Si vede già come alcuni dei partecipanti all'allegra Brigata Calimera abbiano prontamente fatto – a loro modo –i conti con la sconfitta di Tsipras per affogare nella culla (Sel) i propri neonati propositi di alternatività dichiarando che alle prossime elezioni amministrative andranno col Pd ovunque possibile.
La battaglia iniziata da Syriza, così carica di suggestioni e di potenzialità eversive dell’ordine capitalistico europeo, rischia, nel suo crepuscolo, di venire riassorbita (e noi con essa) dentro uno schema culturale subalterno che, in quanto tale, non sa più individuare le potenziali rotture di faglia per adattarsi al modello incarnatosi nella formazione economico-sociale europea.

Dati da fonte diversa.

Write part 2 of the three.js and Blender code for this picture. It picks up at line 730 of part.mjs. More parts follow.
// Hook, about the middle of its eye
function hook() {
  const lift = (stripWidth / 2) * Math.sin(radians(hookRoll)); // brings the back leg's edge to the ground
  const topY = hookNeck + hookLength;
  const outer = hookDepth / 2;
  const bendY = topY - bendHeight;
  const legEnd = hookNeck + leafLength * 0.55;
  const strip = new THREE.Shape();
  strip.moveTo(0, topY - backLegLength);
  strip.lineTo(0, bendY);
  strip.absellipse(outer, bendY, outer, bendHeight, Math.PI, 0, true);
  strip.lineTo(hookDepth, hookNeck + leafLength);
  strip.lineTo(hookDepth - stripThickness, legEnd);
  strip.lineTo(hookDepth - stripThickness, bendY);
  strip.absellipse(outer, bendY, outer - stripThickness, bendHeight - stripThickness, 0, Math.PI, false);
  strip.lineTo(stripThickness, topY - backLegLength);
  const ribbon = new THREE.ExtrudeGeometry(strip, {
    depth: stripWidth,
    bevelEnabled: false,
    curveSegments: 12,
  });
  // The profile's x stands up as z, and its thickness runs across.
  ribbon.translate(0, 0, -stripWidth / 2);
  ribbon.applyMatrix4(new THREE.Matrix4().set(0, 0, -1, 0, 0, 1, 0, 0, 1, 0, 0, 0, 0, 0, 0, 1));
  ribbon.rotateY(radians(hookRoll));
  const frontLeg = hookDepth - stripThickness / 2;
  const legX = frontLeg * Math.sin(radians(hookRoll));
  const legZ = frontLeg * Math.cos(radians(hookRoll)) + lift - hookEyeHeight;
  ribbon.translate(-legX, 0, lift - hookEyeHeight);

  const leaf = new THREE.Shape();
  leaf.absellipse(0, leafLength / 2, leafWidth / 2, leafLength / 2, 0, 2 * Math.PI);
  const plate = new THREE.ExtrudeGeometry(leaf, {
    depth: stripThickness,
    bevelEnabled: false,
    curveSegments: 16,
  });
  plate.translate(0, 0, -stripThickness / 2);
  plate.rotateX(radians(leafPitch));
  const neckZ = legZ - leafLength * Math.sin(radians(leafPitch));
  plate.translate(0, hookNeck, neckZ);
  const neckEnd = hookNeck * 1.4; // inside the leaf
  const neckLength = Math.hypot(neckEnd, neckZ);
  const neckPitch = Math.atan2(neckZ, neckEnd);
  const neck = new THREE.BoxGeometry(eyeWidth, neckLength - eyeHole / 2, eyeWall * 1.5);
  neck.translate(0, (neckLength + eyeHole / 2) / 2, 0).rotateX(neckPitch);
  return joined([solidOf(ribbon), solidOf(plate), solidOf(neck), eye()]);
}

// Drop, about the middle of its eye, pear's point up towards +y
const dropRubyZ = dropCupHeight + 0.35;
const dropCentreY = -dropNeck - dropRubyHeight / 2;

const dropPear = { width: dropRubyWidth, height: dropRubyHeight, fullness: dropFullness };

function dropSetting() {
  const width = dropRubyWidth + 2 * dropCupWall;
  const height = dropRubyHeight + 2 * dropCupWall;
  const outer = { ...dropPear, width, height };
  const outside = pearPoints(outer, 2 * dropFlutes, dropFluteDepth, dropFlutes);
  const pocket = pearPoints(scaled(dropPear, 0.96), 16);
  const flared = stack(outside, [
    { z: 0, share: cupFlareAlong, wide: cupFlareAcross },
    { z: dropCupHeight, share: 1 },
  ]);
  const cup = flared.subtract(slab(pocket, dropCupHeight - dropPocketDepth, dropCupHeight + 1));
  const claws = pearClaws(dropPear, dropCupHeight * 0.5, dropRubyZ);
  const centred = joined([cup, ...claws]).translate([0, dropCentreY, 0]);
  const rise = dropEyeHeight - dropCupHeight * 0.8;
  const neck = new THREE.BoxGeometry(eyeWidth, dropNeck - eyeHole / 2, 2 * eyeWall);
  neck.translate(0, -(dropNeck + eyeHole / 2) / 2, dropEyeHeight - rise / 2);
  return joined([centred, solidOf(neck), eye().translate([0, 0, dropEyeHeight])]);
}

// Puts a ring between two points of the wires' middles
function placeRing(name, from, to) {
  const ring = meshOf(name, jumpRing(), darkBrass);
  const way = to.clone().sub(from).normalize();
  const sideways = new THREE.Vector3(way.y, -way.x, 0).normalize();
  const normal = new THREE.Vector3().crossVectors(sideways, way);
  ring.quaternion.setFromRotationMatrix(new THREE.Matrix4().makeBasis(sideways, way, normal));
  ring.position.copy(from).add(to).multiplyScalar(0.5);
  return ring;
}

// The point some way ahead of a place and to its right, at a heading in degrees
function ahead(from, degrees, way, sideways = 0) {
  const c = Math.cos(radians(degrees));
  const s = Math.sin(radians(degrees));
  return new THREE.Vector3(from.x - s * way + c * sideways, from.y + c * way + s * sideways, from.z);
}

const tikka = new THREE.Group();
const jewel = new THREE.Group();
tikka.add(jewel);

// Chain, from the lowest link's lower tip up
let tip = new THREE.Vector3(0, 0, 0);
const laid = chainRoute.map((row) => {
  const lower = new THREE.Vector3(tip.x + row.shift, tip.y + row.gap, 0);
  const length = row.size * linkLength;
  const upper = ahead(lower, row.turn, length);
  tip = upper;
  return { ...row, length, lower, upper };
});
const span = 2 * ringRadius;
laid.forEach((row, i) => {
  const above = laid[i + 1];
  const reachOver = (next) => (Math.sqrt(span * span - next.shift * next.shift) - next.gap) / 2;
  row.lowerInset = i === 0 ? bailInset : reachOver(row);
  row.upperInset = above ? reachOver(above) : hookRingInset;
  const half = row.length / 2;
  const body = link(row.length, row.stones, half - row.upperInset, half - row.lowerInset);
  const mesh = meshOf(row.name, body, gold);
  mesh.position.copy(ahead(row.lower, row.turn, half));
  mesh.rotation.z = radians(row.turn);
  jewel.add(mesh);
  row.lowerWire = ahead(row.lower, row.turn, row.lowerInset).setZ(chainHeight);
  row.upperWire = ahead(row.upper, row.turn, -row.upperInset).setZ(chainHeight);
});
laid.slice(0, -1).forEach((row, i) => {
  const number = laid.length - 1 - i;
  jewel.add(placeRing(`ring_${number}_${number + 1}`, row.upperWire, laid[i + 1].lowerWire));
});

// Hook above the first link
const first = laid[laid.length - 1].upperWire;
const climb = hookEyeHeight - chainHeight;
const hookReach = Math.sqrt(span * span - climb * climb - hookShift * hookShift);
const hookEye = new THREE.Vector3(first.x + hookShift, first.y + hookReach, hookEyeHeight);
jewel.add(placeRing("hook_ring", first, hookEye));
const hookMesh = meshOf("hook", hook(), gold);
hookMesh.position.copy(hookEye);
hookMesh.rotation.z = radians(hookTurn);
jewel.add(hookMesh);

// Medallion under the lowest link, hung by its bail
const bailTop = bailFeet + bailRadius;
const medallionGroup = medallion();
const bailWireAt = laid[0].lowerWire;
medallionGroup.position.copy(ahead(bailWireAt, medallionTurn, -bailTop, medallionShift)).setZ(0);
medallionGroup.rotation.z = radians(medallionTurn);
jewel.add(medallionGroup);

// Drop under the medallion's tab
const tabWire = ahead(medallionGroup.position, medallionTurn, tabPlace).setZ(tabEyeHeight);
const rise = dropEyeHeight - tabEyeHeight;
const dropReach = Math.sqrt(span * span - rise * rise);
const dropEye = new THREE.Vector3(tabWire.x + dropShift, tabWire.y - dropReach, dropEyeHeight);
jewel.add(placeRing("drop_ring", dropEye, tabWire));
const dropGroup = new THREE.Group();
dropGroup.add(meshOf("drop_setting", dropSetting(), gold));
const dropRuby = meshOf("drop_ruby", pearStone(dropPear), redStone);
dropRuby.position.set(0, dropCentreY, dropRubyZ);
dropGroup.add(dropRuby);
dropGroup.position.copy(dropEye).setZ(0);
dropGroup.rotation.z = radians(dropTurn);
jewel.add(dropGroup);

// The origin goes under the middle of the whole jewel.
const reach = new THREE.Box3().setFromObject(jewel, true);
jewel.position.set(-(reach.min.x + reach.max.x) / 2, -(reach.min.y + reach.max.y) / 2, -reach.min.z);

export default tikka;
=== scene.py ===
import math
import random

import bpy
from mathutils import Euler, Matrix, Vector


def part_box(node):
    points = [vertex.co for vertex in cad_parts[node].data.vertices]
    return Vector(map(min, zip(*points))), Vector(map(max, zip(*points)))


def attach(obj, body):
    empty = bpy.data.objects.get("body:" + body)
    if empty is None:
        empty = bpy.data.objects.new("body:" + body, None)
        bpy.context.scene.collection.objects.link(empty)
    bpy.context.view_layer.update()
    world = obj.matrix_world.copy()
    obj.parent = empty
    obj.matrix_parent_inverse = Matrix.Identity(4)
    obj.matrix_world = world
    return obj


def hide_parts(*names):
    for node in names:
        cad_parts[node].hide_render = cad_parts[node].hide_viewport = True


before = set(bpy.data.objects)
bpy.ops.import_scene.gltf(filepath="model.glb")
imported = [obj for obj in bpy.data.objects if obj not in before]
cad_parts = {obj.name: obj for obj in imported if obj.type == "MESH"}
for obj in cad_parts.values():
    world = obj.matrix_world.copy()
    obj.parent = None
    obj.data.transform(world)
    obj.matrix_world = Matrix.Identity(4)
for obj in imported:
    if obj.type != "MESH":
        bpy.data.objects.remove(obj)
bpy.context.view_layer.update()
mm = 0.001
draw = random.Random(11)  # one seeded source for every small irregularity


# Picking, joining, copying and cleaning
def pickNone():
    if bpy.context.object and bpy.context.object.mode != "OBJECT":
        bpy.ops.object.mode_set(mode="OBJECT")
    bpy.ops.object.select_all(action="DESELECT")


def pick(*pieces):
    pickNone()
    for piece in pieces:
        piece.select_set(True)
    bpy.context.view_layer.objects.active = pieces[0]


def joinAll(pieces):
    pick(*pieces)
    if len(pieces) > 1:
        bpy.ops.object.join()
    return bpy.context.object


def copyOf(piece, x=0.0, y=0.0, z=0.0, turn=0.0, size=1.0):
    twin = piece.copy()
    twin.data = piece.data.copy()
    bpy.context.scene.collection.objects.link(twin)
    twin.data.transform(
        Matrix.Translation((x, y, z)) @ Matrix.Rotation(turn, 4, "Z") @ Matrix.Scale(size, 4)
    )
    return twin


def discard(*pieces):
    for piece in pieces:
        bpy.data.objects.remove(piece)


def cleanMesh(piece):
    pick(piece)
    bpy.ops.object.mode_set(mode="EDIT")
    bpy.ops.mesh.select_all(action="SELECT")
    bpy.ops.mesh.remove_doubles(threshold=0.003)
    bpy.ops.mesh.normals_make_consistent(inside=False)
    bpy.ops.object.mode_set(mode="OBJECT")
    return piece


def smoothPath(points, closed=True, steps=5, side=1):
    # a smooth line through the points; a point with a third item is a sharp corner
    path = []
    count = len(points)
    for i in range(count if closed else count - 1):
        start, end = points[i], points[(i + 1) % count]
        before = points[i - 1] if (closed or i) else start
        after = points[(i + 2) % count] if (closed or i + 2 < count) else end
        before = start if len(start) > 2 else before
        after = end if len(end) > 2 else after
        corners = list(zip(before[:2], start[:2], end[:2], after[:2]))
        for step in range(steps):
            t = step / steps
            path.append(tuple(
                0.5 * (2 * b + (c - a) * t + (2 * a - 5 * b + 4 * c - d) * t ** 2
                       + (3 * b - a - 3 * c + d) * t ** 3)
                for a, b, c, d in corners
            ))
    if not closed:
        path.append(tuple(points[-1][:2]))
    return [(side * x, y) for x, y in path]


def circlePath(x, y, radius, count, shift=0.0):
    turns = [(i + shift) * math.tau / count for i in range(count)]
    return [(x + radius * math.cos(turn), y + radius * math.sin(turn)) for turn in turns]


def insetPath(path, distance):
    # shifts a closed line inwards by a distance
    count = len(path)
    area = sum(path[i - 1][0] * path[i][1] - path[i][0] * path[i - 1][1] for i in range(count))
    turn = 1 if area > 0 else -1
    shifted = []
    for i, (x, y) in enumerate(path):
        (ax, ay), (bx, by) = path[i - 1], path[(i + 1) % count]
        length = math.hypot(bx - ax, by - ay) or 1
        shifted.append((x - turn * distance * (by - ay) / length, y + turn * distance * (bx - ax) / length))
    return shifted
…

La sconfitta serve se non la neghi, se la sai chiamare con il suo nome e se ne individui lucidamente le ragioni; e se sai spingere l’esame critico sino alla radice del tuo gap teorico e politico, come seppe fare Antonio Gramsci dopo la sconfitta operaia nel biennio rosso e dopo l’avvento del fascismo.
Altrimenti sulla nostra impotenza si consumerà una nuova pesante sconfitta di tutta la sinistra europea, non nella forma di una rivoluzione passiva, ma in quella di una vera e propria svolta che muterà (e già sta mutando) in forme reazionarie inedite il carattere dell’Europa.